Michigan Governor, Gretchen Whitmer, issued a proclamation stating that the state is committed to building a more welcoming and supportive environment for people with autism and their families. Various events and activities will be held throughout the month to celebrate diversity, increase understanding and foster inclusion for everyone.
“Autism Acceptance Month is an opportunity for all Michiganders to advocate and practice acceptance for people with autism,” said Gov. Whitmer. “We are focused on creating opportunities for everyone to reach their full potential, including Michiganders living with autism. Let’s work together to provide information and resources for communities to be more aware of autism, promote acceptance, and be more inclusive in everyday life.”

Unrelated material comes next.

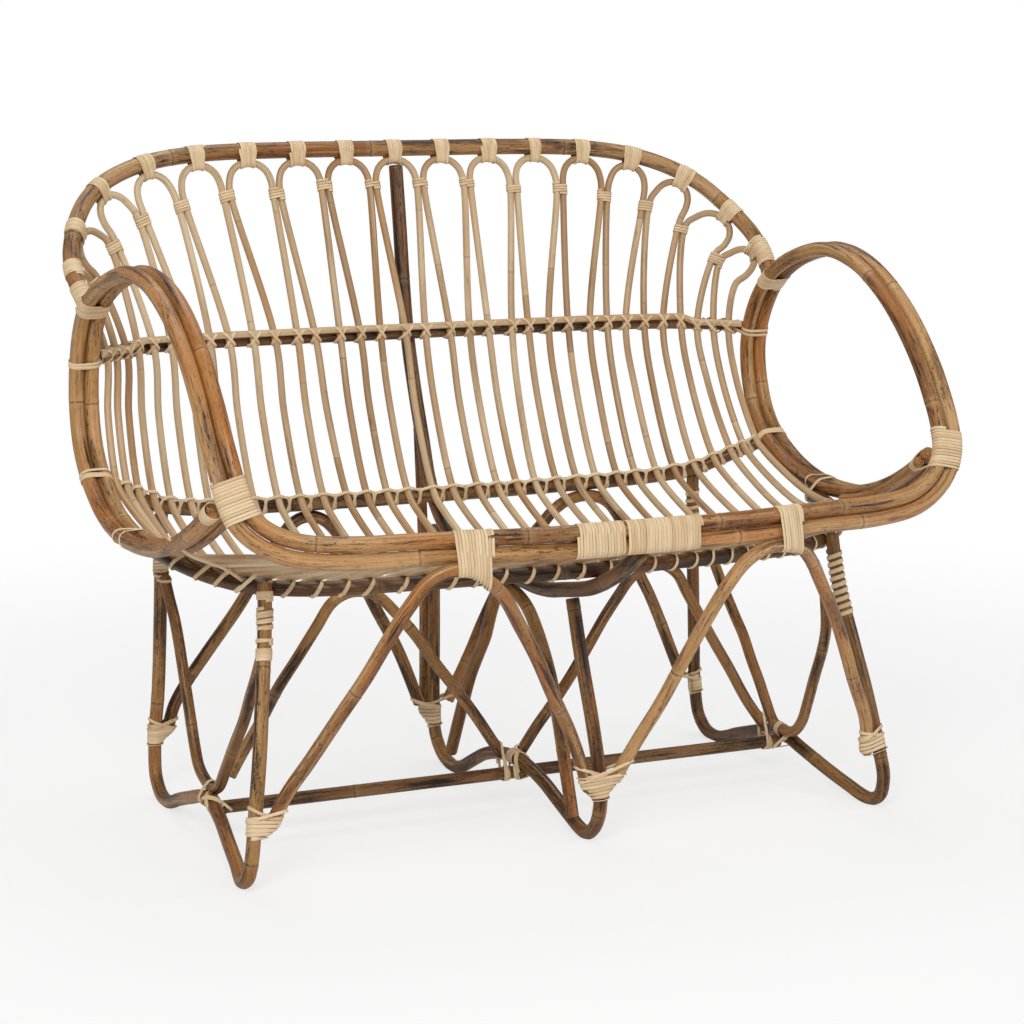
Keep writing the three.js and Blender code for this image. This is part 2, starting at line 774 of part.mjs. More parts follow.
const frontArchRightShares = [
  [0.105, -0.595, 0.2],
  [0.16, -0.64, 0.322],
  [0.203, -0.695, 0.43],
  [0.236, -0.77, 0.561],
  [0.26, -0.86, 0.69],
  [0.288, -0.925, 0.795],
  [0.327, -0.965, 0.876],
  [0.374, -0.983, 0.92],
  [0.433, -0.985, 0.935],
  [0.496, -0.982, 0.933],
  [0.55, -0.955, 0.91],
  [0.614, -0.9, 0.855],
  [0.69, -0.83, 0.767],
  [0.756, -0.775, 0.686],
  [0.82, -0.721, 0.596],
  [0.901, -0.674, 0.426],
  [0.972, -0.628, 0.291],
  [0.993, -0.6, 0.19],
];
const frontArchLeftShares = [
  [0.02, -0.6, 0.18],
  [-0.06, -0.64, 0.36],
  [-0.148, -0.7, 0.502],
  [-0.232, -0.775, 0.63],
  [-0.32, -0.845, 0.75],
  [-0.397, -0.915, 0.845],
  [-0.46, -0.96, 0.9],
  [-0.525, -0.983, 0.932],
  [-0.59, -0.985, 0.935],
  [-0.645, -0.972, 0.91],
  [-0.697, -0.945, 0.85],
  [-0.747, -0.9, 0.748],
  [-0.793, -0.85, 0.642],
  [-0.845, -0.785, 0.53],
  [-0.905, -0.7, 0.392],
  [-0.955, -0.635, 0.285],
  [-0.995, -0.6, 0.185],
];
const rearArchRightShares = [
  [0.042, 0.606, 0.2],
  [0.146, 0.606, 0.396],
  [0.209, 0.6, 0.534],
  [0.336, 0.584, 0.722],
  [0.4, 0.578, 0.79],
  [0.448, 0.574, 0.827],
  [0.545, 0.572, 0.851],
  [0.64, 0.572, 0.814],
  [0.7, 0.579, 0.715],
  [0.76, 0.584, 0.569],
  [0.81, 0.59, 0.479],
  [0.875, 0.597, 0.334],
  [0.935, 0.605, 0.2],
];
const rearArchLeftShares = [
  [-0.06, 0.61, 0.2],
  [-0.157, 0.605, 0.427],
  [-0.258, 0.593, 0.6],
  [-0.343, 0.58, 0.77],
  [-0.4, 0.575, 0.83],
  [-0.455, 0.573, 0.851],
  [-0.515, 0.575, 0.835],
  [-0.57, 0.58, 0.775],
  [-0.62, 0.59, 0.7],
  [-0.7, 0.603, 0.575],
  [-0.77, 0.606, 0.485],
  [-0.85, 0.606, 0.385],
  [-0.913, 0.606, 0.296],
  [-0.944, 0.61, 0.2],
];
const innerArchRightShares = [
  [0.04, -0.045, 0.17],
  [0.1, -0.045, 0.25],
  [0.159, -0.045, 0.32],
  [0.221, -0.045, 0.402],
  [0.283, -0.045, 0.493],
  [0.354, -0.045, 0.599],
  [0.398, -0.045, 0.651],
  [0.452, -0.045, 0.695],
  [0.515, -0.045, 0.71],
  [0.579, -0.045, 0.693],
  [0.617, -0.045, 0.649],
  [0.664, -0.045, 0.573],
  [0.721, -0.045, 0.478],
  [0.787, -0.045, 0.374],
  [0.855, -0.045, 0.26],
  [0.925, -0.045, 0.165],
];
const innerArchLeftShares = [
  [-0.029, -0.045, 0.165],
  [-0.07, -0.045, 0.226],
  [-0.12, -0.045, 0.3],
  [-0.197, -0.045, 0.403],
  [-0.282, -0.045, 0.512],
  [-0.348, -0.045, 0.604],
  [-0.415, -0.045, 0.671],
  [-0.464, -0.045, 0.693],
  [-0.522, -0.045, 0.7],
  [-0.579, -0.045, 0.69],
  [-0.629, -0.045, 0.651],
  [-0.699, -0.045, 0.553],
  [-0.761, -0.045, 0.472],
  [-0.827, -0.045, 0.364],
  [-0.902, -0.045, 0.25],
  [-0.935, -0.045, 0.195],
];
const frontArches = {
  left: addArch('front_arch_left', frontArchLeftShares, archDiameter),
  right: addArch('front_arch_right', frontArchRightShares, archDiameter),
};
const rearArches = {
  left: addArch('rear_arch_left', rearArchLeftShares, archDiameter),
  right: addArch('rear_arch_right', rearArchRightShares, archDiameter),
};
const innerArches = {
  left: addArch('inner_arch_left', innerArchLeftShares, braceDiameter, thinSides),
  right: addArch('inner_arch_right', innerArchRightShares, braceDiameter, thinSides),
};

// Lowers or raises the top of an arch until it lies under what it carries.
function restTop(arch, carried) {
  const top = extremeRow(arch, Math.max);
  rest(arch, [top - 1, top, top + 1], carried, new THREE.Vector3(0, 0, -1));
}

for (const name of ['left', 'right']) {
  restTop(frontArches[name], [arms[name].outer]);
  restTop(rearArches[name], [rearRail]);
  restTop(innerArches[name], hairpins);
}

// An arch from front to back in the middle, with its top under the spine.
const depthArchShares = [
  [0.03, -0.46, 0.06],
  [0.025, -0.41, 0.22],
  [0.018, -0.32, 0.46],
  [0.01, -0.17, 0.61],
  [0, -0.06, 0.655],
  [0, 0.05, 0.63],
  [0, 0.16, 0.5],
  [0, 0.29, 0.35],
  [-0.02, 0.42, 0.07],
];
const depthArch = addPole('depth_arch', depthArchShares.map(([x, y, z]) => legSpot(x, y, z)), archDiameter, archSteps);
restTop(depthArch, [spine]);

// A straight strut stands beside the middle rear leg and reaches up past the rear rail.
const strutLegShares = [
  [-0.015, 0.682, 0.15],
  [-0.01, 0.688, 0.6],
];
const strutTopShares = [0.008, 0.78, 0.1];
const strutRows = [...strutLegShares.map((shares) => legSpot(...shares)), backSpot(...strutTopShares)];
const strut = addPole('rear_centre_strut', strutRows, braceDiameter, strutSteps);
rest(strut, [2], [spine], new THREE.Vector3(0, 1, 0));

function centreSupport(places, across, origin, spare) {
  let most = -Infinity;
  for (const { place, radius } of places) {
    const side = place.clone().sub(origin).dot(across);
    most = Math.max(most, side + radius + spare);
  }
  return most;
}

// A lashing is a ridged band of cane round everything that passes through its length.
// Its outline at each ring is the tight line round the poles there.
function lashingSolid(members, centre, along, halfLength, reach) {
  const axis = along.clone().normalize();
  const first = new THREE.Vector3().crossVectors(axis, Math.abs(axis.z) < 0.9 ? up : new THREE.Vector3(1, 0, 0));
  first.normalize();
  const second = new THREE.Vector3().crossVectors(axis, first);
  const turns = Math.max(1, Math.round((halfLength * 2) / turnPitch));
  const rings = turns * 2;
  const nearby = [];
  for (const member of members) {
    for (const place of member.samples) {
      if (place.distanceTo(centre) < reach) nearby.push({ place, radius: member.radius });
    }
  }
  const vertices = [];
  for (let ring = 0; ring <= rings; ring++) {
    const offset = -halfLength + (halfLength * 2 * ring) / rings;
    const origin = centre.clone().addScaledVector(axis, offset);
    const slab = nearby.filter(({ place }) => Math.abs(place.clone().sub(origin).dot(axis)) < slabHalf);
    const spare = tieThickness + (ring % 2 === 1 ? turnRidge : 0);
    const lines = [];
    for (let i = 0; i < outlineSides; i++) {
      const angle = (i / outlineSides) * Math.PI * 2;
      const across = first.clone().multiplyScalar(Math.cos(angle)).addScaledVector(second, Math.sin(angle));
      lines.push({ angle, across, most: centreSupport(slab, across, origin, spare) });
    }
    for (let i = 0; i < outlineSides; i++) {
      const next = lines[(i + 1) % outlineSides];
      const step = (Math.PI * 2) / outlineSides;
      const onward = (next.most - lines[i].most * Math.cos(step)) / Math.sin(step);
      const turn = new THREE.Vector3().crossVectors(axis, lines[i].across);
      vertices.push(origin.clone().addScaledVector(lines[i].across, lines[i].most).addScaledVector(turn, onward));
    }
  }
  return bandSolid(vertices, rings);
}

// A closed body from rings of points, with a fan at each end.
function bandSolid(vertices, rings) {
  const index = [];
  for (let ring = 0; ring < rings; ring++) {
    for (let i = 0; i < outlineSides; i++) {
      const a = ring * outlineSides + i;
      const b = ring * outlineSides + ((i + 1) % outlineSides);
      index.push(a, b, b + outlineSides, a, b + outlineSides, a + outlineSides);
    }
  }
  const last = rings * outlineSides;
  for (let i = 1; i < outlineSides - 1; i++) {
    index.push(0, i + 1, i);
    index.push(last, last + i, last + i + 1);
  }
  const geometry = new THREE.BufferGeometry();
  geometry.setFromPoints(vertices);
  geometry.setIndex(index);
  return toSolid(geometry);
}

function boxesMeet(a, b) {
  const first = a.boundingBox();
  const second = b.boundingBox();
  return [0, 1, 2].every((axis) => first.min[axis] < second.max[axis] && second.min[axis] < first.max[axis]);
}

const bands = [];

function addLashing(name, members, centre, along, halfLength, reach = halfLength + legDiameter) {
  let solid = lashingSolid(members, centre, along, halfLength, reach);
  for (const pole of poles) {
    const cutter = solidOf(pole, lashingGap);
    if (boxesMeet(solid, cutter)) solid = solid.subtract(cutter);
  }
  const pieces = solid.decompose();
  pieces.sort((a, b) => b.volume() - a.volume());
  bands.push({ name, solid: pieces[0] });
}

// Where a pole passes nearest to a place, and which way it runs there.
function joint(pole, place) {
  const sample = nearestSample(pole, place);
  const index = pole.samples.indexOf(sample);
  const before = pole.samples[Math.max(0, index - 1)];
  const after = pole.samples[Math.min(pole.samples.length - 1, index + 1)];
  return { centre: sample.clone(), along: after.clone().sub(before).normalize() };
}

const cornerShares = [0.966, -0.782, 1.2];
const rimJointShares = [1.006, 0.445, 1.825];
const wrapShares = [-0.018, -1, 1];

function sideSpot([x, y, z], side) {
  return spot(x * side, y, z);
}

for (const name of ['left', 'right']) {
  const { inner, outer, side } = arms[name];
  const corner = joint(inner, sideSpot(cornerShares, side));
  const cornerCentre = corner.centre.lerp(nearestSample(outer, corner.centre), 1 / 2);
  addLashing(`corner_lashing_${name}`, [inner, outer], cornerCentre, corner.along, cornerHalf);
  const back = joint(inner, sideSpot(rimJointShares, side));
  const backCentre = back.centre.lerp(nearestSample(outer, back.centre), 1 / 2);
  addLashing(`rim_lashing_${name}`, [inner, outer, rim], backCentre, back.along, rimJointHalf);
  const arch = frontArches[name];
  const place = arch.points[extremeRow(arch, Math.max)].clone();
  const front = joint(outer, place.setX(place.x + archWraps[name].shift));
  const members = [inner, outer, arch];
  addLashing(`arch_lashing_${name}`, members, front.centre, front.along, archWraps[name].half);
}
const frontMembers = [arms.left.inner, arms.left.outer, arms.right.inner, arms.right.outer];
const wrapCentre = spot(...wrapShares);
addLashing('centre_lashing', frontMembers, wrapCentre, new THREE.Vector3(1, 0, 0), centreWrapHalf);

const footMembers = {
  left: { front: [frontArches.left], rear: [rearArches.left] },
  middle: { front: [frontArches.left, frontArches.right], rear: [rearArches.left, rearArches.right, strut] },
  right: { front: [frontArches.right], rear: [rearArches.right] },
};
for (const name of ['left', 'middle', 'right']) {
  const frame = legs[name];
  const ties = { front: frame.rows.frontTie, rear: frame.rows.rearTie };
  for (const end of ['front', 'rear']) {
    const { half, drop } = footWraps[name][end];
    const tie = joint(frame, frame.points[ties[end]].clone().addScaledVector(up, -drop));
    addLashing(`${end}_foot_lashing_${name}`, [frame, ...footMembers[name][end]], tie.centre, tie.along, half);
  }
}

const nodeMembers = {
  left: [braces.left, innerArches.left],
  middle: [innerArches.left, innerArches.right],
  right: [braces.right, innerArches.right],
};
for (const name of ['left', 'middle', 'right']) {
  const frame = legs[name];
  const hump = joint(frame, frame.points[frame.rows.hump]);
  const members = [frame, stretcher, ...nodeMembers[name]];
  const centre = hump.centre.clone().lerp(nearestSample(stretcher, hump.centre), 1 / 2);
  addLashing(`node_lashing_${name}`, members, centre, hump.along, nodeWrapHalf, legDiameter * nodeReachShare);
}

// Materials: honey poles, paler strands, straw lashings.
function woodMaterial(color) {
  return new THREE.MeshStandardMaterial({ color, roughness, metalness: 0 });
}

const colours = {
  pole: 0xa87140,
  dark: 0x7d5433,
  strand: 0xc2a177,
  cane: 0xdcc294,
};
const roughness = 0.6;

function colourOf(name) {
  if (name.startsWith('hairpin')) return colours.strand;
  if (name.includes('lashing')) return colours.cane;
  if (name.includes('rail') || name.includes('rim') || name.includes('spine')) return colours.dark;
  return colours.pole;
}

const sofa = new THREE.Group();
sofa.name = 'rattan_sofa';

function addMesh(name, geometry) {
  const mesh = new THREE.Mesh(geometry, woodMaterial(colourOf(name)));
  mesh.name = name;
  sofa.add(mesh);
}

for (const pole of poles) addMesh(pole.name, toGeometry(solidOf(pole)));
for (const band of bands) addMesh(band.name, toGeometry(band.solid));

// The origin is on the floor under the centre of the sofa's box.
const middle = new THREE.Box3().setFromObject(sofa).getCenter(new THREE.Vector3());
for (const mesh of sofa.children) mesh.geometry.translate(-middle.x, -middle.y, 0);

export default sofa;
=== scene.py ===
import json
import math
import random
from collections import Counter

import bmesh
import bpy
from mathutils import Matrix, Vector, geometry, noise


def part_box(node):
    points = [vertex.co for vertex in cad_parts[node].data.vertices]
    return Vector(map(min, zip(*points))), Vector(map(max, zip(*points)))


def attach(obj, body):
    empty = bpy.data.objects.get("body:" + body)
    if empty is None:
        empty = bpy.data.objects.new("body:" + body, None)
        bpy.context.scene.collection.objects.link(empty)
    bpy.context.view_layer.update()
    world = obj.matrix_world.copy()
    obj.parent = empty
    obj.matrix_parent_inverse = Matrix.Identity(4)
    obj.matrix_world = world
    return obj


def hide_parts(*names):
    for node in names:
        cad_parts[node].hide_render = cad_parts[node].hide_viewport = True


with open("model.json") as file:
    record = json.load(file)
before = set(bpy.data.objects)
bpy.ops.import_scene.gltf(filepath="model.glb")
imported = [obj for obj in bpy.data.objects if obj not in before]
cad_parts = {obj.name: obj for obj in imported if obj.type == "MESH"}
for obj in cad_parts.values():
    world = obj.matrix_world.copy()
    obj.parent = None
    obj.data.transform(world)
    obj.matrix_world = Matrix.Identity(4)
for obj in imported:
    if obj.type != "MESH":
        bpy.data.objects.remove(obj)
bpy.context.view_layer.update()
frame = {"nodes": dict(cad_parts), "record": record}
nodes = frame["nodes"]
print("frame loaded:", len(nodes), "nodes")


def shade(red, green, blue):
    # 0-255 as a paint program shows it, turned into the linear colour that a socket wants
    linear = [c / 255 / 12.92 if c < 11 else ((c / 255 + 0.055) / 1.055) ** 2.4 for c in (red, green, blue)]
    return (*linear, 1)


# the camera stands where the photo was taken
cameraView = {"place": (-1.5434, -3.4078, 1.0659), "azimuth": -24.4714, "tilt": 9.7612, "lens": 95.18}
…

Autism is the fastest-growing developmental disability in the U.S., affecting more than five million people with an incidence rate of 1/44, per recent Centers for Disease Control and Prevention surveillance estimates. Youth with autism have been identified as the primary emerging population of individuals with a disability in Michigan that is either currently or predicted to be underserved.
Symptoms and characteristics of autism can vary significantly from one individual to the next. They may result in significant, lifelong challenges in learning, social-interactive behaviors, and understanding verbal and nonverbal communication. Many individuals with autism possess and learn exceptional skills and talents valuable to the business community. Acceptance and inclusion are critical to an individual’s independence in their community.
“Michigan is posed to be a top state to live if you or a family member has autism,” said Colleen Allen, President and CEO of the Autism Alliance. “Our efforts to reduce the age of diagnosis and access to services is a critical first step, followed by a high quality, inclusive education. Ultimately, we want autistic persons to live the life they choose, and to be fully supported on that journey.”
“Individuals with autism play an important role in strengthening and diversifying our state’s workforce,” said LEO’s Office of Employment and Training Director Stephanie Beckhorn. “We work hard to support employment opportunities for people with autism. Our vocational rehabilitation programs assist individuals with autism in identifying their personal and professional goals and providing them with the right supports and services to help them achieve success.”